— start of Given material —
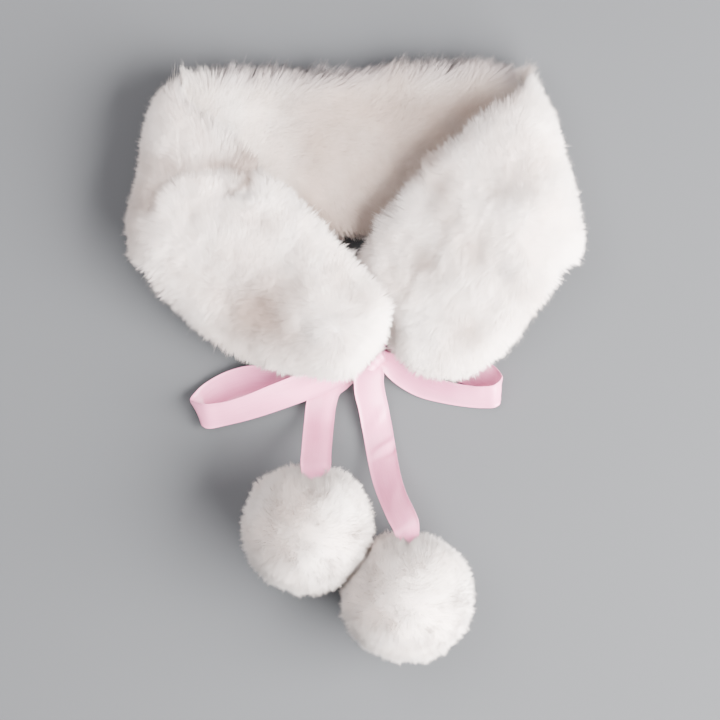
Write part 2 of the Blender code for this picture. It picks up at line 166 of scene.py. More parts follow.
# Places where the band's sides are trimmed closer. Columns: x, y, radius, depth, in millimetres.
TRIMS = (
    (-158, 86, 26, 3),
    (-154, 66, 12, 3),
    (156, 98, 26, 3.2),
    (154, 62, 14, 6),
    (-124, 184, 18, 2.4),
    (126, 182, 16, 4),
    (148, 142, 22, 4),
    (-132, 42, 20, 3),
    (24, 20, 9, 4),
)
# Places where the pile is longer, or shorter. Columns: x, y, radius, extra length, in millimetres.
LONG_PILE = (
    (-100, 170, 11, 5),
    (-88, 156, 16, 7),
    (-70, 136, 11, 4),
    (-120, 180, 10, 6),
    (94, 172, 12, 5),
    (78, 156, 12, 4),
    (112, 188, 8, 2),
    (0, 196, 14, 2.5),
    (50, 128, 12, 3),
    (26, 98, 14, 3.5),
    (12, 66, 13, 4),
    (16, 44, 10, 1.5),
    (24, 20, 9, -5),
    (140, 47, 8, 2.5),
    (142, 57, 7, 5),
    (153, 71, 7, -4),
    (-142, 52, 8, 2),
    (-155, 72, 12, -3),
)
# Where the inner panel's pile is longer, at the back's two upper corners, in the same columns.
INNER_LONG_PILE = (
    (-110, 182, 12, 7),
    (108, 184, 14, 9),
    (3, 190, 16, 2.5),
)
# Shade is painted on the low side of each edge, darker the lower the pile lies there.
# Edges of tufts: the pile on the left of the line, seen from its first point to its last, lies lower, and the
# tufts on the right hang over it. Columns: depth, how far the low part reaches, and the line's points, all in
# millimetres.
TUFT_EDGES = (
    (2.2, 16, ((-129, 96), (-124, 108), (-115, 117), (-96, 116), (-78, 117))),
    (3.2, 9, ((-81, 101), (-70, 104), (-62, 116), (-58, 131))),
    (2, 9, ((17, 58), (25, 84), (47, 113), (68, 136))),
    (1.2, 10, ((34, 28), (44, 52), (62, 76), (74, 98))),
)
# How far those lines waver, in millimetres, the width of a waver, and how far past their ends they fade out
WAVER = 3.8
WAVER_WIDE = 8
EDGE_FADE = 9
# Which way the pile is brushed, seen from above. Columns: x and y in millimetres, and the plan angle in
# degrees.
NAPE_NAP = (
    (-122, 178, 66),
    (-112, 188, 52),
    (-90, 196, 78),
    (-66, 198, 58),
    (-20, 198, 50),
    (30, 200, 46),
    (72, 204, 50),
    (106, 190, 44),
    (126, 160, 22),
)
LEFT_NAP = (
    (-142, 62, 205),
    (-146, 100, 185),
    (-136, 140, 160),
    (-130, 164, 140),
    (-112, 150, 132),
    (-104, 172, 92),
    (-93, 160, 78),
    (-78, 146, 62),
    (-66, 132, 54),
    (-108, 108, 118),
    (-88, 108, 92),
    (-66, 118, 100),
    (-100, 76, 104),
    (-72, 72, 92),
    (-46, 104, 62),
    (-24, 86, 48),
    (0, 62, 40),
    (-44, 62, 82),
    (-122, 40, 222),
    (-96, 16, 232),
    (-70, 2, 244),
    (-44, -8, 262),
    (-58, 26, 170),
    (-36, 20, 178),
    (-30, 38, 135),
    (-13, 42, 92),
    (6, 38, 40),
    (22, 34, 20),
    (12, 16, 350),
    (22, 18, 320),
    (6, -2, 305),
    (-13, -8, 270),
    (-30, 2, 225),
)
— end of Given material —
Set task - Reproduce the listing above word for word.

Solution to this task -
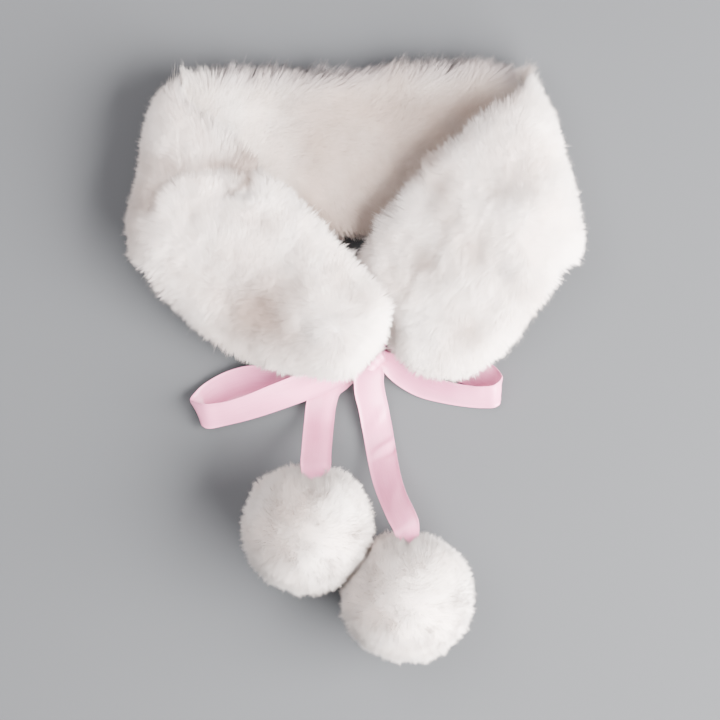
Write part 2 of the Blender code for this picture. It picks up at line 166 of scene.py. More parts follow.
# Places where the band's sides are trimmed closer. Columns: x, y, radius, depth, in millimetres.
TRIMS = (
    (-158, 86, 26, 3),
    (-154, 66, 12, 3),
    (156, 98, 26, 3.2),
    (154, 62, 14, 6),
    (-124, 184, 18, 2.4),
    (126, 182, 16, 4),
    (148, 142, 22, 4),
    (-132, 42, 20, 3),
    (24, 20, 9, 4),
)
# Places where the pile is longer, or shorter. Columns: x, y, radius, extra length, in millimetres.
LONG_PILE = (
    (-100, 170, 11, 5),
    (-88, 156, 16, 7),
    (-70, 136, 11, 4),
    (-120, 180, 10, 6),
    (94, 172, 12, 5),
    (78, 156, 12, 4),
    (112, 188, 8, 2),
    (0, 196, 14, 2.5),
    (50, 128, 12, 3),
    (26, 98, 14, 3.5),
    (12, 66, 13, 4),
    (16, 44, 10, 1.5),
    (24, 20, 9, -5),
    (140, 47, 8, 2.5),
    (142, 57, 7, 5),
    (153, 71, 7, -4),
    (-142, 52, 8, 2),
    (-155, 72, 12, -3),
)
# Where the inner panel's pile is longer, at the back's two upper corners, in the same columns.
INNER_LONG_PILE = (
    (-110, 182, 12, 7),
    (108, 184, 14, 9),
    (3, 190, 16, 2.5),
)
# Shade is painted on the low side of each edge, darker the lower the pile lies there.
# Edges of tufts: the pile on the left of the line, seen from its first point to its last, lies lower, and the
# tufts on the right hang over it. Columns: depth, how far the low part reaches, and the line's points, all in
# millimetres.
TUFT_EDGES = (
    (2.2, 16, ((-129, 96), (-124, 108), (-115, 117), (-96, 116), (-78, 117))),
    (3.2, 9, ((-81, 101), (-70, 104), (-62, 116), (-58, 131))),
    (2, 9, ((17, 58), (25, 84), (47, 113), (68, 136))),
    (1.2, 10, ((34, 28), (44, 52), (62, 76), (74, 98))),
)
# How far those lines waver, in millimetres, the width of a waver, and how far past their ends they fade out
WAVER = 3.8
WAVER_WIDE = 8
EDGE_FADE = 9
# Which way the pile is brushed, seen from above. Columns: x and y in millimetres, and the plan angle in
# degrees.
NAPE_NAP = (
    (-122, 178, 66),
    (-112, 188, 52),
    (-90, 196, 78),
    (-66, 198, 58),
    (-20, 198, 50),
    (30, 200, 46),
    (72, 204, 50),
    (106, 190, 44),
    (126, 160, 22),
)
LEFT_NAP = (
    (-142, 62, 205),
    (-146, 100, 185),
    (-136, 140, 160),
    (-130, 164, 140),
    (-112, 150, 132),
    (-104, 172, 92),
    (-93, 160, 78),
    (-78, 146, 62),
    (-66, 132, 54),
    (-108, 108, 118),
    (-88, 108, 92),
    (-66, 118, 100),
    (-100, 76, 104),
    (-72, 72, 92),
    (-46, 104, 62),
    (-24, 86, 48),
    (0, 62, 40),
    (-44, 62, 82),
    (-122, 40, 222),
    (-96, 16, 232),
    (-70, 2, 244),
    (-44, -8, 262),
    (-58, 26, 170),
    (-36, 20, 178),
    (-30, 38, 135),
    (-13, 42, 92),
    (6, 38, 40),
    (22, 34, 20),
    (12, 16, 350),
    (22, 18, 320),
    (6, -2, 305),
    (-13, -8, 270),
    (-30, 2, 225),
)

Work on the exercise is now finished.